If you want better pay and a stronger long-term sponsorship case, target progression on purpose. Do not sit in the same basic role for two years and hope someone notices your effort. Ask what ticket the site struggles to cover. Ask whether the depot supports driver training. Ask which internal vacancies appear most often. The answers tell you where the bottleneck is.

Common progression moves include:

  • Loader or yard operative to HGV driver
  • Recycling sorter to plant operator
  • Site operative to weighbridge and compliance support
  • Crew member to team leader
  • Plant operative to shift supervisor
  • Yard or transport support to route planner or dispatcher

The strongest workers in this sector are not always the loudest ones. They are the people who show up, keep the pace, avoid silly accidents, and make the supervisor’s day easier. That reputation travels fast in depots.

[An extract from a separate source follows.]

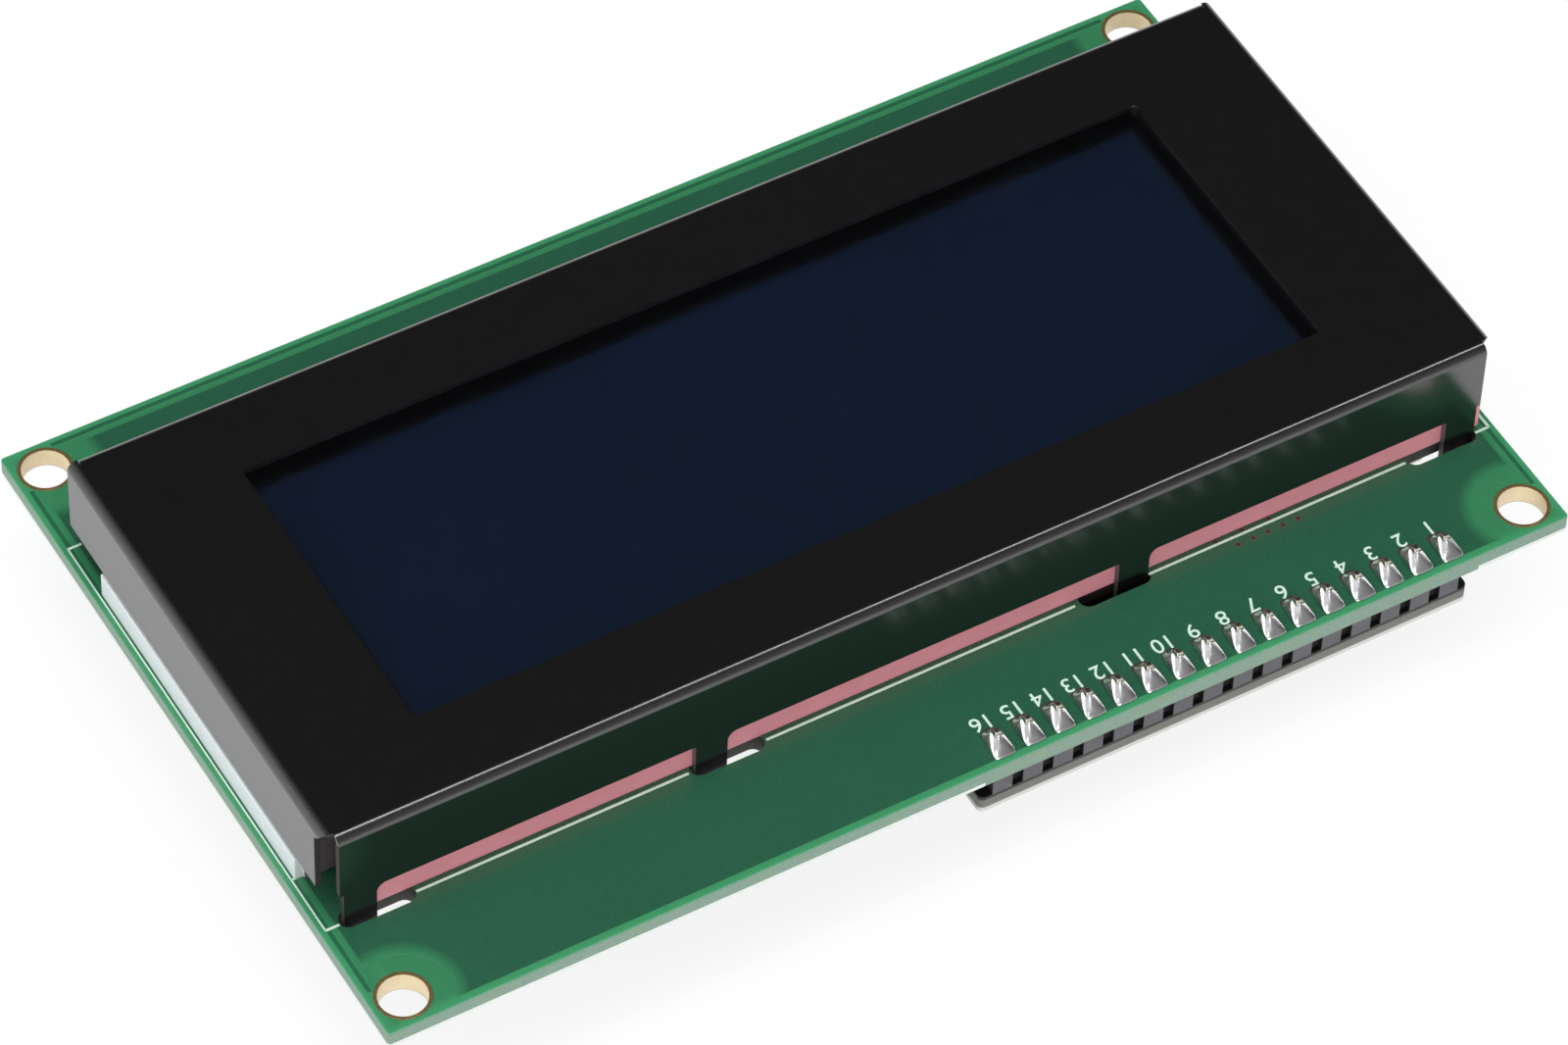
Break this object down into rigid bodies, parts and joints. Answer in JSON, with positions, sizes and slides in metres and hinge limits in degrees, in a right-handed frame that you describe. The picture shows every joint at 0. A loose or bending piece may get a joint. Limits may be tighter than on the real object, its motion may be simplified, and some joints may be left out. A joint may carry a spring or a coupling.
{
  "type": "character lcd module",
  "caption": "Character display module: green board with drilled corners, black folded bezel round a dark blue window, header row at one edge and a small serial adapter board behind it.",
  "frame": {"origin": "centre of the four mounting holes, on the display side of the main board", "axes": "+X along the board's long side, +Y away from the header edge, +Z out of the display's face"},
  "size_m": [0.098, 0.06, 0.0202],
  "materials": {
    "board_green": "glass-fibre laminate under glossy green solder mask",
    "board_black": "glass-fibre laminate under black solder mask",
    "bezel_black": "black satin coating on folded steel sheet",
    "window_film": "dark blue polarising film, glossy",
    "cell_glass": "thin clear glass",
    "white_film": "matt white film",
    "clear_acrylic": "polished clear acrylic",
    "frame_white": "smooth white moulding",
    "pink_rubber": "matt pink silicone rubber",
    "strip_laminate": "white coated laminate strip",
    "lamp_white": "white lamp bodies with yellow resin",
    "pin_metal": "tinned brass",
    "solder": "bright solder",
    "black_plastic": "black moulded nylon",
    "chip_resin": "dark grey moulded resin",
    "blob_resin": "black poured resin, satin",
    "trimmer_blue": "blue moulded case",
    "trimmer_white": "off-white moulded rotor",
    "chip_black": "black ceramic chips with tinned ends",
    "chip_tan": "tan ceramic chips with tinned ends",
    "led_clear": "small red lamp, clear resin"
  },
  "bodies": {
    "module": {"main_board": "board_green", "bezel": "bezel_black", "front_polarizer": "window_film", "front_glass": "cell_glass", "rear_glass": "cell_glass", "rear_polarizer": "window_film", "zebra_strip_front": "pink_rubber", "zebra_strip_rear": "pink_rubber", "backlight_frame": "frame_white", "reflector_sheet": "white_film", "light_guide": "clear_acrylic", "diffuser_sheet": "white_film", "backlight_led_strip": "strip_laminate", "backlight_leds": "lamp_white", "backlight_leads": "pin_metal", "header_pins": "pin_metal", "header_spacer": "black_plastic", "display_solder_joints": "solder", "adapter_solder_joints": "solder", "adapter_board": "board_black", "expander_chip": "chip_resin", "expander_leads": "pin_metal", "trimmer_body": "trimmer_blue", "trimmer_leads": "pin_metal", "host_header_block": "black_plastic", "host_header_pins": "pin_metal", "jumper_header_block": "black_plastic", "jumper_header_pins": "pin_metal", "jumper_cap": "black_plastic", "jumper_clip": "pin_metal", "adapter_resistors": "chip_black", "adapter_capacitor": "chip_tan", "power_led": "led_clear", "backlight_transistor": "chip_resin", "transistor_leads": "pin_metal", "board_resistors": "chip_black", "board_capacitors": "chip_tan", "controller_blob": "blob_resin", "segment_driver_blobs": "blob_resin"},
    "trimmer_rotor": {"trimmer_rotor": "trimmer_white"}
  },
  "joints": [
    {"name": "contrast_turn", "type": "hinge", "parent": "module", "child": "trimmer_rotor", "pos_m": [0.01275, -0.0192, -0.01], "axis": [0, 0, 1], "range_deg": [-120, 120]}
  ]
}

And yes, some workers stay happily in operative roles for years because the hours fit, the team is good, and the money is steady enough. Nothing wrong with that. But if sponsorship is your target, progression usually gives you a firmer footing.

Final Thoughts

If you’re chasing waste operative visa sponsorship jobs in the UK, the smartest move is to stop treating the sector as one flat category. Basic collection and sorting roles exist in big numbers, but sponsorship usually gathers around the jobs with more skill, more responsibility, or harder-to-find licences.

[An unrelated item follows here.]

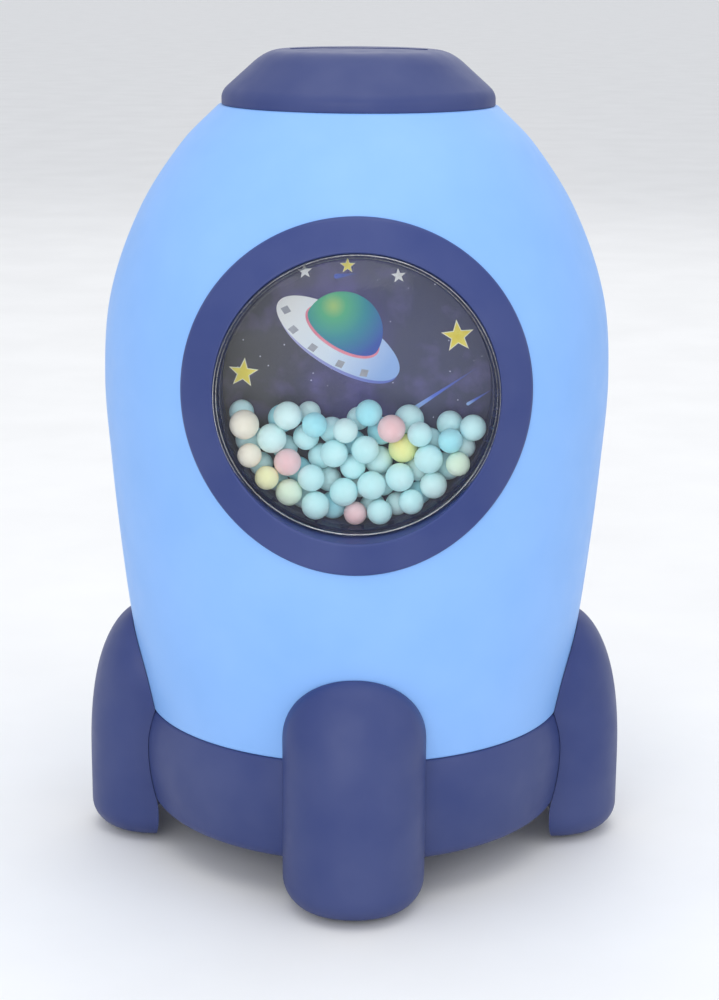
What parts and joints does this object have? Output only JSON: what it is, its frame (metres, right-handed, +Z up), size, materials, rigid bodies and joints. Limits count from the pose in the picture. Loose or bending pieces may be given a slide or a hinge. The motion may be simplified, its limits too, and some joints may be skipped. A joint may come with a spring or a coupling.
{
  "type": "rocket money bank",
  "caption": "Rocket-shaped coin bank on four booster feet, with a round clear window holding loose foam balls and a hinged rear door with a coded dial lock.",
  "frame": {"origin": "on the floor, midway between the four boosters, below the rocket's axis", "axes": "+Z up along the rocket's axis; the porthole faces -Y and the coded door faces +Y"},
  "size_m": [0.1402, 0.1402, 0.2042],
  "materials": {
    "shell_blue": "satin moulded plastic, light blue",
    "navy": "satin moulded plastic, navy",
    "ring_navy": "satin moulded plastic, navy with a violet cast",
    "clear_plastic": "clear polished plastic",
    "printed_card": "printed space scene under a gloss coat",
    "foam": "dull expanded foam in pale blue, pink, yellow and cream",
    "rubber": "dull black",
    "steel": "zinc plated",
    "dial_white": "white moulded plastic",
    "lock_grey": "light grey acetal"
  },
  "bodies": {
    "bank": {"body_shell": "shell_blue", "nose_cap": "navy", "base_cup": "navy", "base_screws": "steel", "booster_front": "navy", "booster_right": "navy", "booster_rear": "navy", "booster_left": "navy", "booster_screws": "steel", "foot_pads": "rubber", "porthole_bezel": "ring_navy", "porthole_lens": "clear_plastic", "porthole_tray": "navy", "porthole_backdrop": "printed_card", "foam_balls": "foam", "porthole_retainer": "navy", "porthole_screws": "steel", "door_frame": "ring_navy", "frame_retainer": "navy", "frame_screws": "steel", "hinge_pin": "steel"},
    "door": {"door_panel": "shell_blue", "index_mark": "dial_white", "friction_washer": "rubber", "lock_bridge": "steel", "lock_screws": "steel"},
    "dial": {"lock_dial": "dial_white", "drive_disc": "lock_grey", "disc_spacers": "lock_grey", "shaft_clip": "steel"},
    "outer_tumbler": {"tumbler_outer": "lock_grey"},
    "inner_tumbler": {"tumbler_inner": "lock_grey"}
  },
  "joints": [
    {"name": "door_hinge", "type": "hinge", "parent": "bank", "child": "door", "pos_m": [0.0335, 0.0585, 0.118], "axis": [0, 0, -1], "range_deg": [0, 105]},
    {"name": "dial_spin", "type": "hinge", "parent": "door", "child": "dial", "pos_m": [0, 0.052, 0.118], "axis": [0, 1, 0], "continuous": true},
    {"name": "outer_tumbler_spin", "type": "hinge", "parent": "door", "child": "outer_tumbler", "pos_m": [0, 0.052, 0.118], "axis": [0, 1, 0], "continuous": true},
    {"name": "inner_tumbler_spin", "type": "hinge", "parent": "door", "child": "inner_tumbler", "pos_m": [0, 0.052, 0.118], "axis": [0, 1, 0], "continuous": true}
  ],
  "couplings": [
    {"joint": "outer_tumbler_spin", "follows": "dial_spin", "ratio": 1},
    {"joint": "inner_tumbler_spin", "follows": "dial_spin", "ratio": 1}
  ]
}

That means your search should be narrower and sharper. Look for licensed sponsors. Target employers with large operations or specialist sites. Push your CV toward driving, machinery, hazardous waste, supervision, or compliance-linked work whenever your background allows it.

And be realistic without talking yourself out of the sector. Waste and recycling can offer stable work, solid progression, and a genuine route into broader environmental services. The people who break in tend to be the ones who understand the work as it is—not as a keyword on a search page—and build their application around the parts employers actually struggle to replace.